The features of the shoreline never impressed themselves upon his memory. There was a rising of land, vague blotches of trees, undergrowth. The road dragged slowly upward toward the building. Trees overhung from either side, reaching toward one another, garlanded with hanging vines and moss—darkening skies a leaden ribbon overhead. The pavement was cracked and broken—calling to mind orphaned segments of a WPA-era two-lane highway, bypassed alongside stretches of the interstate, left to decompose into the wounded earth. Its surface was swept clean. Not disused; rather, seldom used.

Perhaps too frequently used.

If there were other structures near the building, he never noticed them. Perhaps there were none; perhaps they were simply inconsequential in comparison. Sometimes he thought of an immense office building raised out of the wilderness of an industrial park or a vast stadium born of the leveled wasteland of urban renewal, left alone and alien in a region where the
genius loci
ultimately reconquered. A barren space, encroached upon by that which was beyond, surrounded the building—sometimes grass-latticed pavement (parking lot?), sometimes a scorched and eroded barrier of weeds (ground zero?).

Desolation, not wholly dead.

Abandoned, not entirely forgotten.

The lights in the windows, which he was certain he had seen from across the water, never shone as they entered.
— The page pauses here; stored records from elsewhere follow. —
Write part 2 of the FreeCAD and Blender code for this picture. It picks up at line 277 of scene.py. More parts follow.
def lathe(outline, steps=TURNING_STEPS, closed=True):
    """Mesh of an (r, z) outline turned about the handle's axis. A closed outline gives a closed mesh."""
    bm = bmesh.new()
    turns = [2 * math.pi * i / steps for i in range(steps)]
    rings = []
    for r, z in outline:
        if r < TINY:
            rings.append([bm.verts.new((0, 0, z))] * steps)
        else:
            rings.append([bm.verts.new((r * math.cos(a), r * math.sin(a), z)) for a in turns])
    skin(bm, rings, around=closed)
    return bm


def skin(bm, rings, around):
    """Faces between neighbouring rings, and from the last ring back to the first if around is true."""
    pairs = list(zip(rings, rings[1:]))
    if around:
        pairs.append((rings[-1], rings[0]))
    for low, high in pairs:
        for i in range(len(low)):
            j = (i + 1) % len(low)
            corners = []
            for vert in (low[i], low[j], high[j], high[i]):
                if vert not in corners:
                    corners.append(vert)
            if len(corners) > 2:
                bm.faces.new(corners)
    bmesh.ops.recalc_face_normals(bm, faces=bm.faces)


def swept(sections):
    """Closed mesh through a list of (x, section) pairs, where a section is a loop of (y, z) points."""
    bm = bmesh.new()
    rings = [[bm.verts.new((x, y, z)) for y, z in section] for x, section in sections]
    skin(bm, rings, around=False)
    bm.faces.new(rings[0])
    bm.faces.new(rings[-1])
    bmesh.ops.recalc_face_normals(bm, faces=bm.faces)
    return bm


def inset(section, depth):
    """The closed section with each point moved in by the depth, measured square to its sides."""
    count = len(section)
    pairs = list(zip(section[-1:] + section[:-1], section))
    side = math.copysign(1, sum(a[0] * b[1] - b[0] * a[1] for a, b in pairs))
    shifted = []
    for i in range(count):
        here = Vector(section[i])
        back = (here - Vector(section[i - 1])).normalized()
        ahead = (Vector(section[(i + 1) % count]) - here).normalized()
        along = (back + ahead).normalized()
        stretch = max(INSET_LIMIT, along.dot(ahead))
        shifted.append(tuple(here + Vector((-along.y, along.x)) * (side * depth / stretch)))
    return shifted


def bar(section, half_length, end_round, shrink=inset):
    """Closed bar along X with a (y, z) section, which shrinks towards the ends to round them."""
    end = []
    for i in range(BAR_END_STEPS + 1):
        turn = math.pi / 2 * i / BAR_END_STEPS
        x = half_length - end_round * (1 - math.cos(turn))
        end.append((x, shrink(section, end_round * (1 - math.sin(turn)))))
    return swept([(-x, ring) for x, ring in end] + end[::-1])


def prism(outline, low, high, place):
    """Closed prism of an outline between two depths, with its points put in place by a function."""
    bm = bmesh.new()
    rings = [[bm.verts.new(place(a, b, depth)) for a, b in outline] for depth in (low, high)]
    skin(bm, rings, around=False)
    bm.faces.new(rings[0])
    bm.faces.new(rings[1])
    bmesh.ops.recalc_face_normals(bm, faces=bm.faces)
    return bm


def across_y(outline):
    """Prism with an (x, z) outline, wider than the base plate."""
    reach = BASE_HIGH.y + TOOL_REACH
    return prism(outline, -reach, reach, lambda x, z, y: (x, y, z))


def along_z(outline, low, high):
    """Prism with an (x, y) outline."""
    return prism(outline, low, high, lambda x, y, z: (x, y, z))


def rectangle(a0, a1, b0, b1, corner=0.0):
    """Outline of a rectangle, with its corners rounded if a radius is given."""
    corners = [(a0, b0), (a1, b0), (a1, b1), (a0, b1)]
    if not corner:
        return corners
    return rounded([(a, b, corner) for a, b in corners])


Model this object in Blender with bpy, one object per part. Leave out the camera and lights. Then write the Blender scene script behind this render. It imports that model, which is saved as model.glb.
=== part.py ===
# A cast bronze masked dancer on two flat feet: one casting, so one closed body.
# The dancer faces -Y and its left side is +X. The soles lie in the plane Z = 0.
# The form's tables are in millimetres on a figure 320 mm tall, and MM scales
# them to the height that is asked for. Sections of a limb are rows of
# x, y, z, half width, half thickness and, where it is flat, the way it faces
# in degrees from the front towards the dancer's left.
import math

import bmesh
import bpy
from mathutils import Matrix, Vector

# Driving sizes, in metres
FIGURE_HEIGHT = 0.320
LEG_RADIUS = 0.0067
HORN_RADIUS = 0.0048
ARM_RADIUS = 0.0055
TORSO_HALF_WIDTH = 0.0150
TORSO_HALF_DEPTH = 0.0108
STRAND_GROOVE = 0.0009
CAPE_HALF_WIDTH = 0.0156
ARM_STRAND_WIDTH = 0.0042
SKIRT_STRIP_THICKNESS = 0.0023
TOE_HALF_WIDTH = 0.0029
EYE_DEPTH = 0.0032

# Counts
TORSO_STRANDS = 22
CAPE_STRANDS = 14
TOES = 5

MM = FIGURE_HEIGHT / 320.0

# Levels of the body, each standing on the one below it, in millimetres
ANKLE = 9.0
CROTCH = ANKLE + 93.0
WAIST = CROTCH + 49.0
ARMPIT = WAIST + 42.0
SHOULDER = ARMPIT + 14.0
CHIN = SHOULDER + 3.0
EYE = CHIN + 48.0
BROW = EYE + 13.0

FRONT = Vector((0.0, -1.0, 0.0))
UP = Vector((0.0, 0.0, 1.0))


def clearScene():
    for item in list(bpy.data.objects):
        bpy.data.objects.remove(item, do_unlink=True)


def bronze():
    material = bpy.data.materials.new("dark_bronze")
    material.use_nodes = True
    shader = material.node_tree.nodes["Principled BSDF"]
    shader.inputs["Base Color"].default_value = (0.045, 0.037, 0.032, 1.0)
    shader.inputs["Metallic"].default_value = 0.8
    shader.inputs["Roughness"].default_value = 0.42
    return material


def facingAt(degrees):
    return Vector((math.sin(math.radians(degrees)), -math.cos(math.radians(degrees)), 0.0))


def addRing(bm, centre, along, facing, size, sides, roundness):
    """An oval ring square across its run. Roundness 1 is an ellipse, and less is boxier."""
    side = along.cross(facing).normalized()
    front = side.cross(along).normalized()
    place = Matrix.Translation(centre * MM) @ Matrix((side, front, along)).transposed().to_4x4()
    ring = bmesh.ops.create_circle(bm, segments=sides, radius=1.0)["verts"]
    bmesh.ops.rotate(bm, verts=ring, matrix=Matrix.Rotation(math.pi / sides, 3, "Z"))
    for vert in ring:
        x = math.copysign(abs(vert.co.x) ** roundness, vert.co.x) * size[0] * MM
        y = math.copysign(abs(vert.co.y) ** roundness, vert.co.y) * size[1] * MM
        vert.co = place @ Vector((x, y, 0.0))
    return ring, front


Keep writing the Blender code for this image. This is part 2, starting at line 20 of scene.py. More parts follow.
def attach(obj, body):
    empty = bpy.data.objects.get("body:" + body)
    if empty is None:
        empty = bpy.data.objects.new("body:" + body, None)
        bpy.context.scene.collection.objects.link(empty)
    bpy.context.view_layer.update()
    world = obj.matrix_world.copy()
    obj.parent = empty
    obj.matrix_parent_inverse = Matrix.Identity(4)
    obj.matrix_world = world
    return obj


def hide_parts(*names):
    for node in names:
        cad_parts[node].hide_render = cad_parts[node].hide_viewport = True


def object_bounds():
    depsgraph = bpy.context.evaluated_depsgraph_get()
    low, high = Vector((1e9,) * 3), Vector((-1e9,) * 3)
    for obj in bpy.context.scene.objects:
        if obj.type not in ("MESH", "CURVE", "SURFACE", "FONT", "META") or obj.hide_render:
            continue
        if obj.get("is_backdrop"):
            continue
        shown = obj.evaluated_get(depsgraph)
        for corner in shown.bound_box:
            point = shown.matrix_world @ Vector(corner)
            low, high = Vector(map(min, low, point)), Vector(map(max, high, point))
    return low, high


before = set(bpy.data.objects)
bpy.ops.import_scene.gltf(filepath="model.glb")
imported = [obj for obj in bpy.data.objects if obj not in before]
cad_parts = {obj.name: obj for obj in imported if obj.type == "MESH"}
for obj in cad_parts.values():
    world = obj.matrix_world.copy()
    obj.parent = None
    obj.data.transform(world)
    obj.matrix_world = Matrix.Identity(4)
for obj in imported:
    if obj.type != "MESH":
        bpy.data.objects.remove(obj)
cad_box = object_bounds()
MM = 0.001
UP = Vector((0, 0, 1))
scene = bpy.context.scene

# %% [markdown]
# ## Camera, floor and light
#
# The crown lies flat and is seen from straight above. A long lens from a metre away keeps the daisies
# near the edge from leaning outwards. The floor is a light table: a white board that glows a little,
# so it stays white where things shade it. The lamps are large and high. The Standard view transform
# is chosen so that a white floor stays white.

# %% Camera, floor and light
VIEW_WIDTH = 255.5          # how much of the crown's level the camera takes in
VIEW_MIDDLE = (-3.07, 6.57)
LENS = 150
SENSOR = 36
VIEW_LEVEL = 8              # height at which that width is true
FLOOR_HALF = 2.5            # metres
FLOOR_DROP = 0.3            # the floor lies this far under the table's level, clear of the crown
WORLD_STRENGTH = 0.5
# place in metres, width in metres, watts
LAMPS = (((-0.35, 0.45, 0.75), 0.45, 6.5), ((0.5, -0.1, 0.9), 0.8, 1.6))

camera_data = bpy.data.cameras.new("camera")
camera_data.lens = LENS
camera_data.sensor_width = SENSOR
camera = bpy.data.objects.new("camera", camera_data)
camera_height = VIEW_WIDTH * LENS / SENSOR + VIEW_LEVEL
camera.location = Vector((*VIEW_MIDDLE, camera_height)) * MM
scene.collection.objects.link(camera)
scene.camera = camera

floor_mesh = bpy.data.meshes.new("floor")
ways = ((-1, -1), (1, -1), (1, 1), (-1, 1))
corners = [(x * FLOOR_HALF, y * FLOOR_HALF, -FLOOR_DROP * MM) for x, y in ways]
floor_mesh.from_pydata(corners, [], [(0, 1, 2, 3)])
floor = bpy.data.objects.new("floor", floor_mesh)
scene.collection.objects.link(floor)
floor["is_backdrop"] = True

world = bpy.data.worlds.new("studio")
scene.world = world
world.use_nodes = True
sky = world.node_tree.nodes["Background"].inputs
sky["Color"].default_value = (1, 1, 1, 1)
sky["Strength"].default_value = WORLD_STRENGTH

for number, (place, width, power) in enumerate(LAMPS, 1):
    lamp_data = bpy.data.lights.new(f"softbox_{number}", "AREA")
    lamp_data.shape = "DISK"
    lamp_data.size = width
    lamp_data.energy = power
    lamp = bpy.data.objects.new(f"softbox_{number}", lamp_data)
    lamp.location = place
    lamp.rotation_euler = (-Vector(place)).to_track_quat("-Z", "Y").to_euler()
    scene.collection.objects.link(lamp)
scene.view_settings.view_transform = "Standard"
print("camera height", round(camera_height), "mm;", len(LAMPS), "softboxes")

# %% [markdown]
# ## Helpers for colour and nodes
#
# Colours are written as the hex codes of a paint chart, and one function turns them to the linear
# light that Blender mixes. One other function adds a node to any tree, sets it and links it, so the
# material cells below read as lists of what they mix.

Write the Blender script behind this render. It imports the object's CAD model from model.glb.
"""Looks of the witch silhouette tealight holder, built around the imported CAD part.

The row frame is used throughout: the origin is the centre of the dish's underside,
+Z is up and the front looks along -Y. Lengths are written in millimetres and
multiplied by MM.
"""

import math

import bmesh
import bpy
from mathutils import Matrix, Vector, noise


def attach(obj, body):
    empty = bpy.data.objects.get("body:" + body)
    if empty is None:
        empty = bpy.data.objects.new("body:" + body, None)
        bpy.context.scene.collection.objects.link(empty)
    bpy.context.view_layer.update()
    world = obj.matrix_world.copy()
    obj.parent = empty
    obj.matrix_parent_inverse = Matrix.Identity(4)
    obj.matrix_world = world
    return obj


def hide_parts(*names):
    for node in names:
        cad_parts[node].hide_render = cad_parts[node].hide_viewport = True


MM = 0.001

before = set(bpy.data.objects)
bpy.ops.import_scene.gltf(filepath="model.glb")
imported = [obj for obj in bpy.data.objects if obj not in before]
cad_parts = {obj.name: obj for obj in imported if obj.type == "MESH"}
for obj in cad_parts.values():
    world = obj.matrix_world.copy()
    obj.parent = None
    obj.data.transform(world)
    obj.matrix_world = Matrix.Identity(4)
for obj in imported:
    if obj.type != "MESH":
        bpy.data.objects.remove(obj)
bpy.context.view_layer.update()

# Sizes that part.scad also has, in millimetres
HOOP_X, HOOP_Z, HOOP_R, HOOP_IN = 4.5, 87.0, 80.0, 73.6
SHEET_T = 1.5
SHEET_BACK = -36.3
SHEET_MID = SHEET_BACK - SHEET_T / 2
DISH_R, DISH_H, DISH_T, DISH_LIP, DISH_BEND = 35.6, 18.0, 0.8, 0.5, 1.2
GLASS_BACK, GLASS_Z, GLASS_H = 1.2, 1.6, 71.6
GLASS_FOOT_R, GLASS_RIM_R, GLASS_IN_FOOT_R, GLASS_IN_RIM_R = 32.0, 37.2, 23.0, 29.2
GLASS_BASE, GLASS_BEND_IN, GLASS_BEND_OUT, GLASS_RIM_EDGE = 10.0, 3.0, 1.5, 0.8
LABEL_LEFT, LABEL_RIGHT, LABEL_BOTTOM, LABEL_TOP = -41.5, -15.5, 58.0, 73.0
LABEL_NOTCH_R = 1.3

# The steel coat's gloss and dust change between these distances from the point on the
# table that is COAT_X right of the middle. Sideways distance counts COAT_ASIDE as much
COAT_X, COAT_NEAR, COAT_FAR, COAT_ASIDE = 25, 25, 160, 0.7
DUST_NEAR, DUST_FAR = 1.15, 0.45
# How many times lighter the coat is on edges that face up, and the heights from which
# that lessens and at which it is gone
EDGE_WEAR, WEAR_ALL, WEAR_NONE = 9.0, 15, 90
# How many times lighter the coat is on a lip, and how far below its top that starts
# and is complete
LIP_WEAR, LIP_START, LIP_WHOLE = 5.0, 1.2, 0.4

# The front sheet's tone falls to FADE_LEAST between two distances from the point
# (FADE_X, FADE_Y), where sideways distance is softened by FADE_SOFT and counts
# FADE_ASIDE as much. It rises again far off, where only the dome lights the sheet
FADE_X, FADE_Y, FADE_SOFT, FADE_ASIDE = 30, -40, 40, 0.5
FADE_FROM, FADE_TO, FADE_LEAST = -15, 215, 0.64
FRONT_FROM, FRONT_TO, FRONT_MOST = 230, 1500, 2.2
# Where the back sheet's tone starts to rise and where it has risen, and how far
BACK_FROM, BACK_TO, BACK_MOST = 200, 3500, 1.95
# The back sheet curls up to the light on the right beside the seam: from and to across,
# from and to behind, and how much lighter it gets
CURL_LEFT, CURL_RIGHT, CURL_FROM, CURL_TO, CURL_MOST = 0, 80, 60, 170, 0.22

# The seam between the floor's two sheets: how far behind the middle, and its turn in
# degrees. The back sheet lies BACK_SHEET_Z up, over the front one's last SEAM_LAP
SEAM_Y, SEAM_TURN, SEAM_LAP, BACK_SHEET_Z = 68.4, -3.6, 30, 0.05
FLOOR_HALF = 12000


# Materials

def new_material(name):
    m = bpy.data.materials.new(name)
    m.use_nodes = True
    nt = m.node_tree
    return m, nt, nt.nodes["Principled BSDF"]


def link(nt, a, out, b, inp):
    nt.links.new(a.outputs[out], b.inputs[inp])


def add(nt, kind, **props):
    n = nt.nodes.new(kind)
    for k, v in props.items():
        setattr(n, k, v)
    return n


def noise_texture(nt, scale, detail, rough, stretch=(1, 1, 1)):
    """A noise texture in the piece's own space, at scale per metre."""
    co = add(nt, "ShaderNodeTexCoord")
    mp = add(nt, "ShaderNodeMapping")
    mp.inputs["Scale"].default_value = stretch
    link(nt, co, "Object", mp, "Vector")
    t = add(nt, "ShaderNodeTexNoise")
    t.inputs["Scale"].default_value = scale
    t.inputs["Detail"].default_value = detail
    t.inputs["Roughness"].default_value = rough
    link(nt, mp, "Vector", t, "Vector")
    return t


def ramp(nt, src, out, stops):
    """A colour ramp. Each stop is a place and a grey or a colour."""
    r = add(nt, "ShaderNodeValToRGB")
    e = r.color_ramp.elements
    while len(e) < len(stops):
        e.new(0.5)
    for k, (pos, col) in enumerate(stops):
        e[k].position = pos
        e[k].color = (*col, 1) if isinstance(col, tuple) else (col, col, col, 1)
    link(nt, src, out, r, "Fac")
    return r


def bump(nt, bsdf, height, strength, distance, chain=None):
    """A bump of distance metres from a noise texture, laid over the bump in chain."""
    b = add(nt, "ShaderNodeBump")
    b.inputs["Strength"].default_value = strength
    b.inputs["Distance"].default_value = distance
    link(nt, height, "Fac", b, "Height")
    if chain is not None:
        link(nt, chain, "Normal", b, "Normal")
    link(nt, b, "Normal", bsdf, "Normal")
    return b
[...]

There was a wire fence, sometimes: barbed wire leaning from its summit, or maybe insulated balls of brown ceramic nestling high-voltage lines. No matter. All was rusted, corroded, sagging like the skeletal remains that rotted at its base. When there was a fence at all.

If there was a fence, gaps pierced the wire barrier like the rotted lace of a corpse's mantilla. Sometimes the gate lay in wreckage beneath its graffitied arch: Abandon Hope. Joy Through Work. War Is Peace. Ask Not.

My Honor Is Loyalty.

***

One of his dreams is a fantasy of Nazis.

He knows that they are Nazis because they are all wearing jack boots and black uniforms, SS insignia and swastika armbands, monocles and Luger pistols. And there are men in slouch-brim hats and leather overcoats, all wearing thick glasses—Gestapo, they have to be. White-clad surgeons with button-up-the-back surplices, each one resembling Lionel Atwill, suck glowing fluids into improbable hypodermics, send tentative spurts pulsing from their needles.

Monocles and thick-lensed spectacles and glass-hard blue eyes peer downward. Their faces are distorted and hideous—as if he, or they, someone, is viewing this perspective through a magnifying glass. The men in black uniforms are goose-stepping and Heil-Hitlering in geometric patterns behind the grinning misshapen faces of the doctors.